Re: [PATCH] mm: shrinkers: fix deadlock in shrinker debugfs

From: Roman Gushchin
Date: Fri Feb 03 2023 - 12:47:07 EST


On Thu, Feb 02, 2023 at 06:56:12PM +0800, Qi Zheng wrote:
> The debugfs_remove_recursive() is invoked by unregister_shrinker(),
> which is holding the write lock of shrinker_rwsem. It will waits
> for the handler of debugfs file complete. The handler also needs
> to hold the read lock of shrinker_rwsem to do something.
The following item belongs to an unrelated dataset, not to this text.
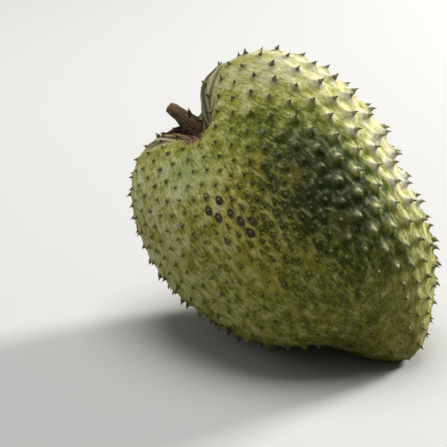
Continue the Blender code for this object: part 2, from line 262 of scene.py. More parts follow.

So it
> may cause the following deadlock:
>
> CPU0 CPU1
>
> debugfs_file_get()
> shrinker_debugfs_count_show()/shrinker_debugfs_scan_write()
>
> unregister_shrinker()
> --> down_write(&shrinker_rwsem);
> debugfs_remove_recursive()
> // wait for (A)
> --> wait_for_completion();
>
> // wait for (B)
> --> down_read_killable(&shrinker_rwsem)
> debugfs_file_put() -- (A)
>
> up_write() -- (B)
>
> The down_read_killable() can be killed, so that the above deadlock
> can be recovered. But it still requires an extra kill action,
> otherwise it will block all subsequent shrinker-related operations,
> so it's better to fix it.

Oh, indeed, great catch!

With Andrew's fixup:
Reviewed-by: Roman Gushchin <roman.gushchin@xxxxxxxxx>

Thank you!